If you’re feeling blocked, it’ll work for you, too,. Don’t give up.
Foul Matter by Martha Grimes is another novel about, among
other things, a blocked writer.
If you want to write, you have to practice writing. With eight published
books, a couple that may never get published (because I wrote them on a
typewriter and don’t feel like retyping and rewriting them), and a whole
lot of stories and blogs and poems, plus my Ph.D. dissertation and a stack
of term papers from graduate school that is as tall as I am, I’ve had a
lot of practice at writing. It’s never easy to write well, but if you get
enough practice, it becomes easier to get a good first or rough draft going.
Then you can edit. And edit. And edit. And hire me to do some more editing
for you. As I tell many of the authors I work with, they’ve got terrific
rough drafts (which are seldom first drafts). Here’s the metaphor I commonly
use. The rough draft is like a garden. You broadcast the seeds or stick
little plants in the ground. You wait to see what grows. Your major task
is now to weed the garden. Pull out little plants whose seeds the wind
blew in. Pull out little plants that aren’t what you thought you planted.
Pull out little plants that are likely to grow so vigorously they’ll take
over the whole garden if you leave them there.

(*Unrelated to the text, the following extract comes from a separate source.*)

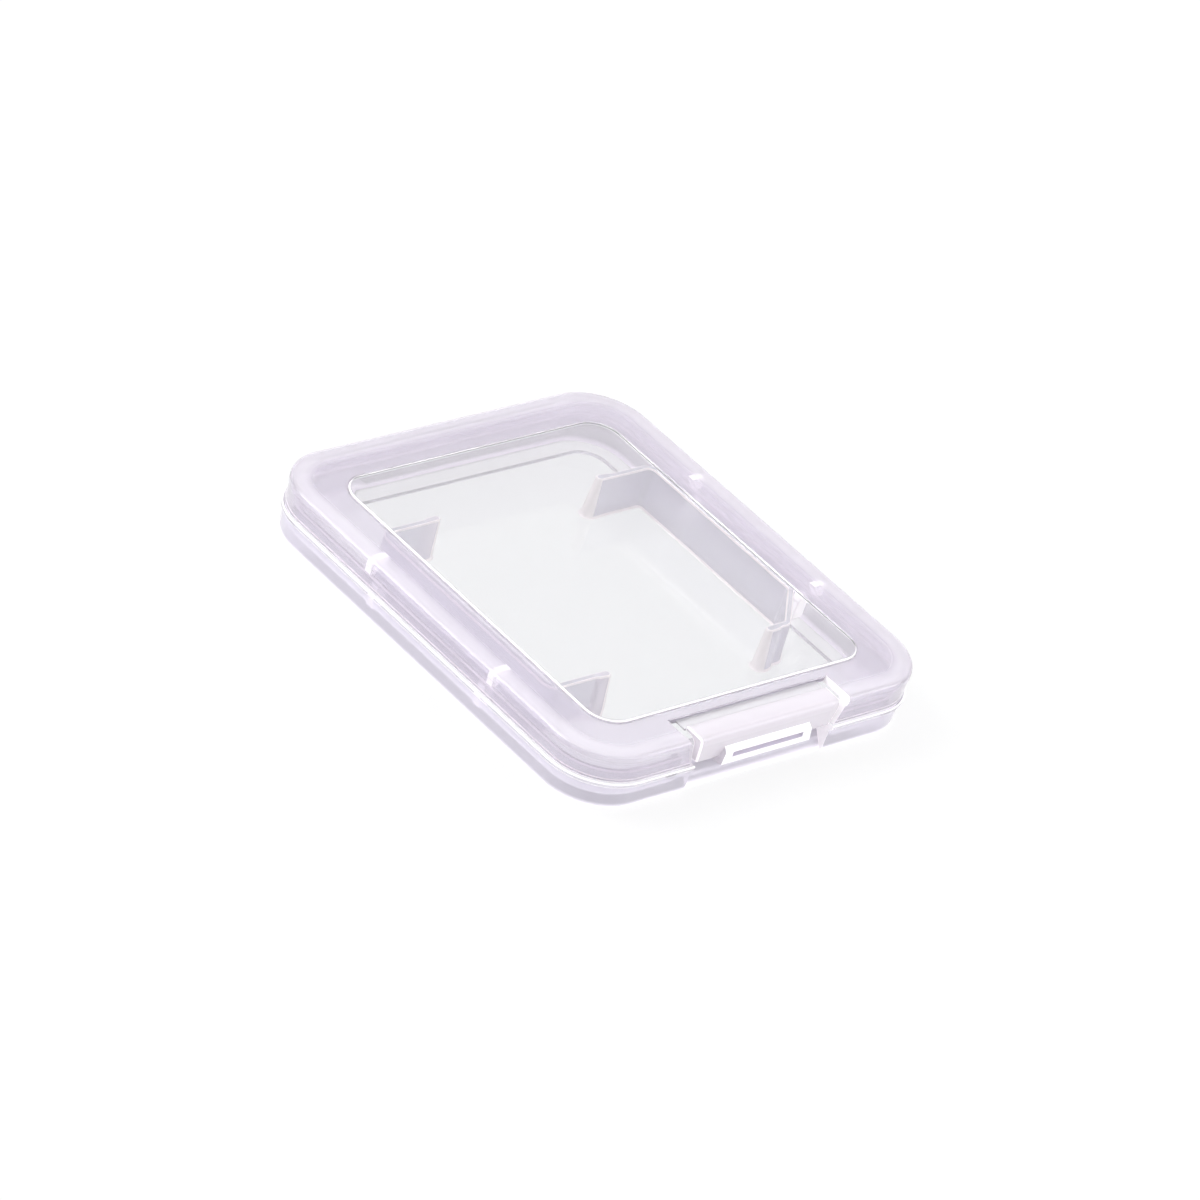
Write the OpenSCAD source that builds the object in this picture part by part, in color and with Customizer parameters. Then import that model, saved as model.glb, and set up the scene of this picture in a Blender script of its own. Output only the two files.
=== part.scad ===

None of these little plants
are necessarily bad little plants. They’re just out of place. They might
do perfectly well in some other garden, that is, in some other story or
book, in some other context. You also have to pinch back growing tips to
make a plant of which you’re fond healthier and bushier. And of course
it’s useful to add water and fertilizer to help your garden grow. So far,
the authors with whom I’ve shared this metaphor get it. They understand
that what they sent me is an unweeded garden. We’re weeding and pinching
and pruning together.
Writing rough drafts and blogs—aha! Back to my original point!—is practice
writing. Adults keep feeding us that old cliche,
practice makes perfect. I disagree with that. What practice makes
is
familiarity. Practice touch typing and you learn how to do it without
staring at the keyboard. Practice dicing onions and you learn how to do
it without too many tears. Practice driving your car and you learn how
to do it safely. Practice using your new smart device and you learn what
those weird little finger motions and apps do. If you practice wrong, though,
then
wrong will become familiar, and you’re not likely to learn to do
it right and become familiar with right, unless you start all over again
at the bottom of the learning curve. And so it goes with writing.
That’s why blogs are useful. A blog is a short form. You can write multiple
versions of the same blog and compare them. You can fact-check them. As
you create a blog, you get to practice writing. Practice putting a coherent
sentence together. A coherent paragraph. (That’s a lesson I’ve yet to learn.)
(Sigh.) Practice concision (a lesson I received from my major professor
in graduate school. But that's another story). Learn, say, the difference
between “imply” and “infer.” Learn that “allergic foods” is not what you
mean when you’re writing about food allergies. Learn that you need to heed
Strunk & White’s Rule 11 (“A participial phrase at the beginning of
a sentence must refer to the grammatical subject.”) or what you wrote won’t
be what you meant. Is it true that a journey begins with a single
step? It may be equally true that good writing begins with a single blog.
If you write a whole series of good blogs, you can even collect them and
turn the collection into a book. I don’t think I’ll do that, but it sure
is nice to have arrived at the end of this blog!